## TO BE DONE
Repeat, without any change, the entries presented below.

## LISTED ENTRIES
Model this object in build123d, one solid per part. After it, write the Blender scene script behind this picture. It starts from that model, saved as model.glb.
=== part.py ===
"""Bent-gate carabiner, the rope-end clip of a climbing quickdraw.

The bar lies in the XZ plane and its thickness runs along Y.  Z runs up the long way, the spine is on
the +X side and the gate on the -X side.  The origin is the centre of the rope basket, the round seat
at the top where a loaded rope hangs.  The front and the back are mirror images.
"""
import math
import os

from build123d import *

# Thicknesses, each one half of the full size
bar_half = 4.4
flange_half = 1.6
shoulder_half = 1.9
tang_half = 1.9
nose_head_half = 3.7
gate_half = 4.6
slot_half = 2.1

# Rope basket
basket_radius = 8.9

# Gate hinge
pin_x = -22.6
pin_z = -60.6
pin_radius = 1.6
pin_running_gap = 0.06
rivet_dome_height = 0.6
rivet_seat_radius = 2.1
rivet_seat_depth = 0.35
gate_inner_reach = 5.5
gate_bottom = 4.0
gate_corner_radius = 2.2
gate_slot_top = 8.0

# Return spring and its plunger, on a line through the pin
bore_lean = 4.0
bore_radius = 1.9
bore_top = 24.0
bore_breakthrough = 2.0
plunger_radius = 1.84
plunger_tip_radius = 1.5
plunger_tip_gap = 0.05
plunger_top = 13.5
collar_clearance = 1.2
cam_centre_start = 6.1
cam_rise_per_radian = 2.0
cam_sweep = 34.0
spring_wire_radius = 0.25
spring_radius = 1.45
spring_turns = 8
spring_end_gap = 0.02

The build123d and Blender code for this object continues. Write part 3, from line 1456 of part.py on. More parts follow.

## SOLUTION TO THIS TASK
Model this object in build123d, one solid per part. After it, write the Blender scene script behind this picture. It starts from that model, saved as model.glb.
=== part.py ===
"""Bent-gate carabiner, the rope-end clip of a climbing quickdraw.

The bar lies in the XZ plane and its thickness runs along Y.  Z runs up the long way, the spine is on
the +X side and the gate on the -X side.  The origin is the centre of the rope basket, the round seat
at the top where a loaded rope hangs.  The front and the back are mirror images.
"""
import math
import os

from build123d import *

# Thicknesses, each one half of the full size
bar_half = 4.4
flange_half = 1.6
shoulder_half = 1.9
tang_half = 1.9
nose_head_half = 3.7
gate_half = 4.6
slot_half = 2.1

# Rope basket
basket_radius = 8.9

# Gate hinge
pin_x = -22.6
pin_z = -60.6
pin_radius = 1.6
pin_running_gap = 0.06
rivet_dome_height = 0.6
rivet_seat_radius = 2.1
rivet_seat_depth = 0.35
gate_inner_reach = 5.5
gate_bottom = 4.0
gate_corner_radius = 2.2
gate_slot_top = 8.0

# Return spring and its plunger, on a line through the pin
bore_lean = 4.0
bore_radius = 1.9
bore_top = 24.0
bore_breakthrough = 2.0
plunger_radius = 1.84
plunger_tip_radius = 1.5
plunger_tip_gap = 0.05
plunger_top = 13.5
collar_clearance = 1.2
cam_centre_start = 6.1
cam_rise_per_radian = 2.0
cam_sweep = 34.0
spring_wire_radius = 0.25
spring_radius = 1.45
spring_turns = 8
spring_end_gap = 0.02

The build123d and Blender code for this object continues. Write part 3, from line 1456 of part.py on. More parts follow.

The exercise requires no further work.